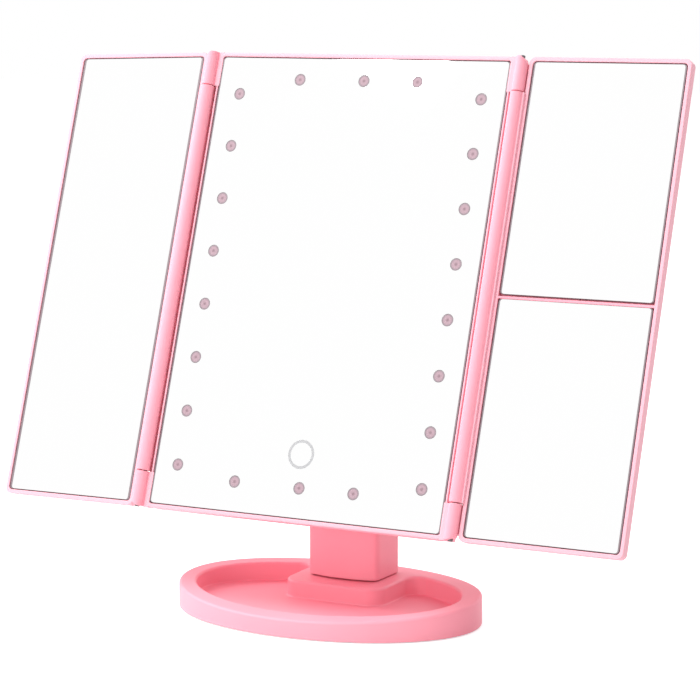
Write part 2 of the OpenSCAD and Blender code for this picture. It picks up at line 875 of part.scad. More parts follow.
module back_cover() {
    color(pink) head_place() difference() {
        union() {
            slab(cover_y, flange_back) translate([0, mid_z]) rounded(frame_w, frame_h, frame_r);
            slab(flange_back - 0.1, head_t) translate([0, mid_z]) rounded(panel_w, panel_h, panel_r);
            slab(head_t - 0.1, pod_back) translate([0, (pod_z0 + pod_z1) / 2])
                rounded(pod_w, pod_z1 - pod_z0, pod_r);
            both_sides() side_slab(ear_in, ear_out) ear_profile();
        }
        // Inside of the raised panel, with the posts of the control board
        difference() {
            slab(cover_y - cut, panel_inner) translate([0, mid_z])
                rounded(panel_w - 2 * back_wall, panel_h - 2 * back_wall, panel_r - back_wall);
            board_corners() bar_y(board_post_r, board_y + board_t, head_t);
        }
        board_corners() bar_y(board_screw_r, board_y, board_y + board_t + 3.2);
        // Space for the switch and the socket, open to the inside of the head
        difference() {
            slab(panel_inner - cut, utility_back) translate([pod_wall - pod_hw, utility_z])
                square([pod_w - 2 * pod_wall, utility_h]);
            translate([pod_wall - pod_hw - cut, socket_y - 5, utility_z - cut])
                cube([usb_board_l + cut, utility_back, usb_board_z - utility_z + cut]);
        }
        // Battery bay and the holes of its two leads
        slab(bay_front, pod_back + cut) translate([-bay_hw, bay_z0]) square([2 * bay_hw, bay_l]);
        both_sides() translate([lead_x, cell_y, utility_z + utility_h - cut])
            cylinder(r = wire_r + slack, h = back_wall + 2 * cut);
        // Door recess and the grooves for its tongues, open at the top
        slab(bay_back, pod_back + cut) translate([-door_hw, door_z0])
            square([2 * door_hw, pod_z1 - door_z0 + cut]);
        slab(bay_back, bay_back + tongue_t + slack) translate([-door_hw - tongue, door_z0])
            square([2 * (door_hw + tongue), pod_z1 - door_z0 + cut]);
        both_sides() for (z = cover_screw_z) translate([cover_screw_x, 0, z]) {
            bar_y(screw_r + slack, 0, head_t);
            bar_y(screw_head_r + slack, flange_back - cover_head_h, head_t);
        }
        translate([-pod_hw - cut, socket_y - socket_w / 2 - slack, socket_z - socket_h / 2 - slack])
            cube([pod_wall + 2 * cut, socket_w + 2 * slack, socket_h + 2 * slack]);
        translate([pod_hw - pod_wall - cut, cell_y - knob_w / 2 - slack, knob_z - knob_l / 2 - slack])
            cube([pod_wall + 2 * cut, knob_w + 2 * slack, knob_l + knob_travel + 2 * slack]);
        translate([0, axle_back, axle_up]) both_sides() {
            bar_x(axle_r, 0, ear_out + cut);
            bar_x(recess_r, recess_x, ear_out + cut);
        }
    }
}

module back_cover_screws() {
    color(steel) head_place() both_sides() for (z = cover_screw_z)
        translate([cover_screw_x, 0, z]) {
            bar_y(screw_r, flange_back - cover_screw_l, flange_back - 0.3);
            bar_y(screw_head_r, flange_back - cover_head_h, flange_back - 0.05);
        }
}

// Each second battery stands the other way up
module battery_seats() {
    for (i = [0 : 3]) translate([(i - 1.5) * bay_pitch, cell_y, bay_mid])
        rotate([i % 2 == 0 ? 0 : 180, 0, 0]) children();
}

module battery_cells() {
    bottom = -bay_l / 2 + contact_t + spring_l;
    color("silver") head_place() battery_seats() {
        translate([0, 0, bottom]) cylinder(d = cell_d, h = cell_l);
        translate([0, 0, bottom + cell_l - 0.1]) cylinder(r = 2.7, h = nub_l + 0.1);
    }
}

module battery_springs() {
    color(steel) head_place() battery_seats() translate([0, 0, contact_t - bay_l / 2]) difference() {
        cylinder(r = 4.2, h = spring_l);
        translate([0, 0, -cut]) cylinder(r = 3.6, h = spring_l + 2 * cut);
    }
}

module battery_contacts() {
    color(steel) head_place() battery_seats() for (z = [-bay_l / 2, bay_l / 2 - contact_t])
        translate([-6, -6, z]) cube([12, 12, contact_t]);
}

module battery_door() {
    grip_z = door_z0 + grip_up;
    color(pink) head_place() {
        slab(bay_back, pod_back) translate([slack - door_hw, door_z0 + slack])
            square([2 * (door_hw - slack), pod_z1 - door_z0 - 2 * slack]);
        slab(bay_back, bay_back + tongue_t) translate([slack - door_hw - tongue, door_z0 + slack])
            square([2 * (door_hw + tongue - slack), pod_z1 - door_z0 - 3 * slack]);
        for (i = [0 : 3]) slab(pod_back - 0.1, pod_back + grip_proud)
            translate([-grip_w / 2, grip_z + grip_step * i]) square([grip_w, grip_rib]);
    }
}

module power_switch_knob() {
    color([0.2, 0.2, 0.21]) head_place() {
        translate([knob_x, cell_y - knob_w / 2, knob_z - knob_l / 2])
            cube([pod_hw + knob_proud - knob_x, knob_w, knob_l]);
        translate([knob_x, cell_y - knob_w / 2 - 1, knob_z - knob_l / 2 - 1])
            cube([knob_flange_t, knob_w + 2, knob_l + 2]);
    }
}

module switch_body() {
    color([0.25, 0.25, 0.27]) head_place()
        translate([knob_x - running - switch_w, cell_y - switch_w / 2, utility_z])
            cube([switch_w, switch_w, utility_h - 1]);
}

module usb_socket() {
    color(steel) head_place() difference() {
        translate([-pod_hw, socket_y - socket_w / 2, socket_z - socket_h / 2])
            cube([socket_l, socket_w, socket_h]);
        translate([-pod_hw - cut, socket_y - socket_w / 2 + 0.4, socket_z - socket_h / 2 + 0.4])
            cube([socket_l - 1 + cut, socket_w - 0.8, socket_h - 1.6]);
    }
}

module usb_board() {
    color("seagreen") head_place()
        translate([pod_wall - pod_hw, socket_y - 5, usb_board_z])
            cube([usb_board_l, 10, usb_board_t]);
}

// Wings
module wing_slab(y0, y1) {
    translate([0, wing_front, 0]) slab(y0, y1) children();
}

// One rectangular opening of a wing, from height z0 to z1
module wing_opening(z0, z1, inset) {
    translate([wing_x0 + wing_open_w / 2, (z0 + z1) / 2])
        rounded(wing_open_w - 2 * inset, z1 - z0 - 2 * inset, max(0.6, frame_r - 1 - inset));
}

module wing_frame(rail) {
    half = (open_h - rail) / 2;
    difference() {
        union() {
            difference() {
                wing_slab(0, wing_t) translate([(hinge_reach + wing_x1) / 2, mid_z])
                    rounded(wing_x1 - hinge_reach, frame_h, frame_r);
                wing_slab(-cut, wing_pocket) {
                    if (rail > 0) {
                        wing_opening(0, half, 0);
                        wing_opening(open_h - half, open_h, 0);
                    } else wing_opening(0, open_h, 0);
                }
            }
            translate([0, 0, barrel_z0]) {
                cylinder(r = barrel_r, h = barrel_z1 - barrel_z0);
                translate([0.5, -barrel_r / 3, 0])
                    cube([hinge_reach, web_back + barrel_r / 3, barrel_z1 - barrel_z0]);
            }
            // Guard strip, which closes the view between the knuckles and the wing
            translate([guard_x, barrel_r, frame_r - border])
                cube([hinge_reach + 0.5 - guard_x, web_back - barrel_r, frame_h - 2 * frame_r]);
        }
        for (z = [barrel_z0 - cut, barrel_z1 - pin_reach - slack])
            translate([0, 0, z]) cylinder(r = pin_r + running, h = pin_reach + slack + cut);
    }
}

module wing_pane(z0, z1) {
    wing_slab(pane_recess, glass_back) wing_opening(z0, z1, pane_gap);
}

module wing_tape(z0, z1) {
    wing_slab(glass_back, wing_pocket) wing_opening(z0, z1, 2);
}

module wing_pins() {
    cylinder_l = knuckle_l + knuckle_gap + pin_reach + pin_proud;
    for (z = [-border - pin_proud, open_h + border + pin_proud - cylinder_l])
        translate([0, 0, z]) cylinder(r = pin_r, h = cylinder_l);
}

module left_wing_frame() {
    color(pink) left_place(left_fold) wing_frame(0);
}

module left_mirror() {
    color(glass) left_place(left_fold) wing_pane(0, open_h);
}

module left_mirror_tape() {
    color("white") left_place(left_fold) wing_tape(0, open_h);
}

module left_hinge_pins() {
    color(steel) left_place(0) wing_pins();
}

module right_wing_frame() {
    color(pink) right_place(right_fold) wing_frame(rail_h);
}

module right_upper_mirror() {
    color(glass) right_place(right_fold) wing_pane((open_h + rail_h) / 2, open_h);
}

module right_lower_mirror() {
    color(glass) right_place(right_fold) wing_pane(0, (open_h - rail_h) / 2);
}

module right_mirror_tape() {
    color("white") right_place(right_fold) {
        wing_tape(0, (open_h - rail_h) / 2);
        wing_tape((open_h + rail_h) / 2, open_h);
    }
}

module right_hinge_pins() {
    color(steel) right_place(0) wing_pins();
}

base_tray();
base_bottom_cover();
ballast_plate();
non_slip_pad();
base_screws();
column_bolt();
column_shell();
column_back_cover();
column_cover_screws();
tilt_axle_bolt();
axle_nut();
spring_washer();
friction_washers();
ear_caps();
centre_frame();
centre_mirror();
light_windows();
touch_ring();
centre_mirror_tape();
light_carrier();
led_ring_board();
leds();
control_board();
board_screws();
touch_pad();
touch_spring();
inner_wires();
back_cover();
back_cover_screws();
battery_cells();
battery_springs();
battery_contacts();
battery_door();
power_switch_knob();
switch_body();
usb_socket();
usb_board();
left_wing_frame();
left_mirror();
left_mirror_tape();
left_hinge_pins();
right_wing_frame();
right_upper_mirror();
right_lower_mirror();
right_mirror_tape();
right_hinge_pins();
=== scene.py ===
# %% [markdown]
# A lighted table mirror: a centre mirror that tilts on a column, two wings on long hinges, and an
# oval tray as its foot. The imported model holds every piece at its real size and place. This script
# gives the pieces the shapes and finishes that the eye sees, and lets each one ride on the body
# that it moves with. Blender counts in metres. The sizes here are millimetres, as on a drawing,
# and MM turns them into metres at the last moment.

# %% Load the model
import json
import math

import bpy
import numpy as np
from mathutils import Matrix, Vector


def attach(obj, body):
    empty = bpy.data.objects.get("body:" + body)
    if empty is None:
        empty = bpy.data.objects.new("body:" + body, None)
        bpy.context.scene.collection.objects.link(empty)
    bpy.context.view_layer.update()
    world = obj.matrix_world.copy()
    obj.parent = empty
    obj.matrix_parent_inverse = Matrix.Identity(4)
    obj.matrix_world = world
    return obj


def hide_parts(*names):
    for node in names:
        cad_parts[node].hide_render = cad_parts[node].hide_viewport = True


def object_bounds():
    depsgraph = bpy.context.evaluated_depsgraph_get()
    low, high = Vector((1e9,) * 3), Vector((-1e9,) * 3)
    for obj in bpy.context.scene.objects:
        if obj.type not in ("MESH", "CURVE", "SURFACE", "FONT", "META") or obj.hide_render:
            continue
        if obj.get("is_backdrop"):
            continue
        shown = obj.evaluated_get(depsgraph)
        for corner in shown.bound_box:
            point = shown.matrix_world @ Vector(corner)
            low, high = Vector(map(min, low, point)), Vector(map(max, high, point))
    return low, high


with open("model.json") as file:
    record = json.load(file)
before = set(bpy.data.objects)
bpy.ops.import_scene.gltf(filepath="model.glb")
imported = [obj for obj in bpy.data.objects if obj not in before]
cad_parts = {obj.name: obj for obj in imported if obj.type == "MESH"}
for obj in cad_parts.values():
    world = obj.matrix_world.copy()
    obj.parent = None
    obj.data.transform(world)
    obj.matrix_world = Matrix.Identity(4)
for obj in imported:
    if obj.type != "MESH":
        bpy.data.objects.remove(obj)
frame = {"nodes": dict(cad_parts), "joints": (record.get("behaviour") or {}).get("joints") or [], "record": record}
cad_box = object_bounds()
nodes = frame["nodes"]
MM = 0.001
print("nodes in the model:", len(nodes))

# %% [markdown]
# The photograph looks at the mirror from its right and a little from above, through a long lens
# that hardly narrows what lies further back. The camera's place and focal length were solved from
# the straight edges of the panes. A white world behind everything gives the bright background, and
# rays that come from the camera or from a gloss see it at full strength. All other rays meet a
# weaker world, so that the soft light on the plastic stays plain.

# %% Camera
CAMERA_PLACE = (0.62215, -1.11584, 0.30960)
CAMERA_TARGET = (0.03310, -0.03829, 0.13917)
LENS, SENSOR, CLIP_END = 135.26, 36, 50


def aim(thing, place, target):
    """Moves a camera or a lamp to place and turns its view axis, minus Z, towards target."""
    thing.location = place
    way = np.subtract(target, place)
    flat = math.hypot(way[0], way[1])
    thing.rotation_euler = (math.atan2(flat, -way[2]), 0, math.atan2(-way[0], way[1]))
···
- SHORT PROBLEM: Of the lines above, extract only those from the line with "low, high = Vector((1e9,)" to the line with "point = shown.matrix_world", both included, exactly as written.

- RESPONSE BELOW:
    low, high = Vector((1e9,) * 3), Vector((-1e9,) * 3)
    for obj in bpy.context.scene.objects:
        if obj.type not in ("MESH", "CURVE", "SURFACE", "FONT", "META") or obj.hide_render:
            continue
        if obj.get("is_backdrop"):
            continue
        shown = obj.evaluated_get(depsgraph)
        for corner in shown.bound_box:
            point = shown.matrix_world @ Vector(corner)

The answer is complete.